For the Eagles, Ron Jaworski was successful on 13 of 36 throws for 216 yards and a TD with the one early pickoff. Wilbert Montgomery (pictured at left) was the offensive star as he ran the ball 23 times for 65 yards and a touchdown and caught four passes for 93 yards and another score.
“Tony’s a great back,” said Ron Springs of Dorsett. “I’m just glad they called on me to run the ball. This is a great thrill. I hoped to have a great game so they wouldn’t miss Tony so badly.”
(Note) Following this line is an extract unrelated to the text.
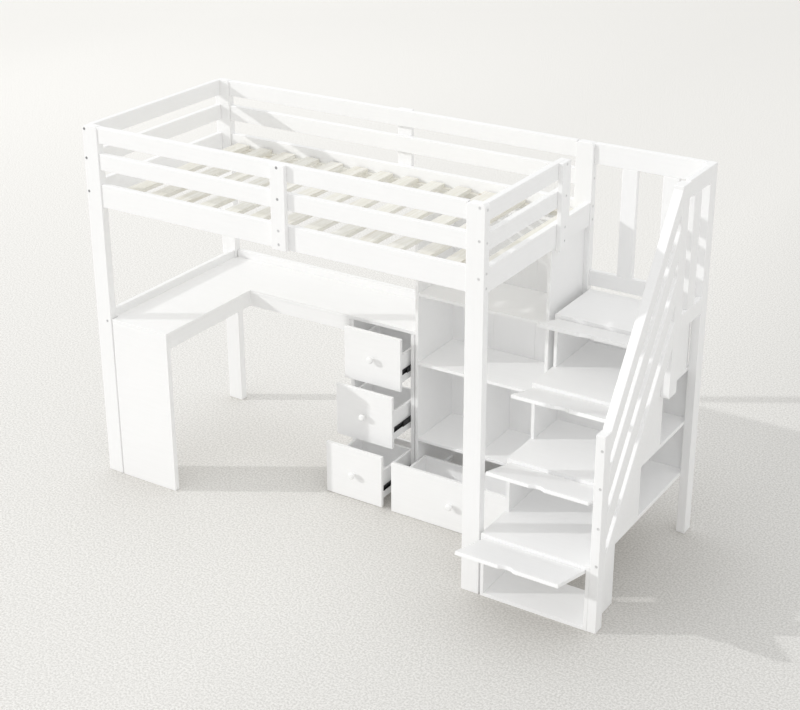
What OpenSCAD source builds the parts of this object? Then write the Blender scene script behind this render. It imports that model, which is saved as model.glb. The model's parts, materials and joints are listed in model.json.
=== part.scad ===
// Loft bed with an L-shaped desk, a drawer cabinet, a bookshelf and a storage staircase.
// X runs along the bed, Y from front to back and Z up. The origin is the centre of the
// front-left post's foot. All lengths are in millimetres.

/* [Bed frame] */
// Length over the bed posts
bed_l = 2080; // [1980:10:2180]
// Width over the bed posts
bed_w = 990; // [950:10:1040]
// Height of the posts
bed_h = 1752; // [1700:4:1850]
// Width of a post, along the bed
post_w = 85; // [70:1:95]
// Thickness of a post, across the bed
post_t = 40; // [35:1:50]
// Radius of a post's top corners
post_round = 16; // [5:1:18]
// Thickness of the rails
rail_t = 28; // [22:1:30]
// How far the rails sit behind the posts' outer faces
rail_inset = 5; // [2:1:6]
// Height of a guard rail
guard_h = 75; // [60:1:80]
// Height of the low side and end rails
side_h = 108; // [90:1:120]
// Gap between the upper and middle guard rails
guard_gap = 50; // [40:1:60]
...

The win pulled the Cowboys into a tie for first in the NFC East with the Eagles and clinched a playoff spot. While both teams won their final games of the regular season the next week to end up at 11-5, the stunning come-from-behind victory for Dallas over the Redskins gave the Cowboys the division title over the Eagles thanks to the conference record tiebreaker (Washington was ultimately denied a playoff spot altogether). They were upset by the Rams in the Divisional round of the postseason. Philadelphia won its Wild Card game over the Bears but also was upset at the Divisional level, by the upstart Tampa Bay Buccaneers.
As for the two players who came off the bench for the Cowboys to play key roles in the win over Philadelphia, Ron Springs rushed for 248 yards on 67 carries (3.7 avg.) with two touchdowns and also caught 25 passes for another 251 yards (10.0 avg.) and a TD. Butch Johnson, in his fourth year with the team, had 6 pass receptions for 105 yards and the one touchdown.
Wilbert Montgomery, the 1977 sixth-round draft choice who had emerged as a star in ‘78, remained a key all-purpose cog in Philadelphia’s offense. He garnered a league-leading 2006 yards from scrimmage, which included a team-record 1512 rushing yards and 494 yards on 41 pass receptions, and scored 14 touchdowns. For the second straight year he was selected to the Pro Bowl.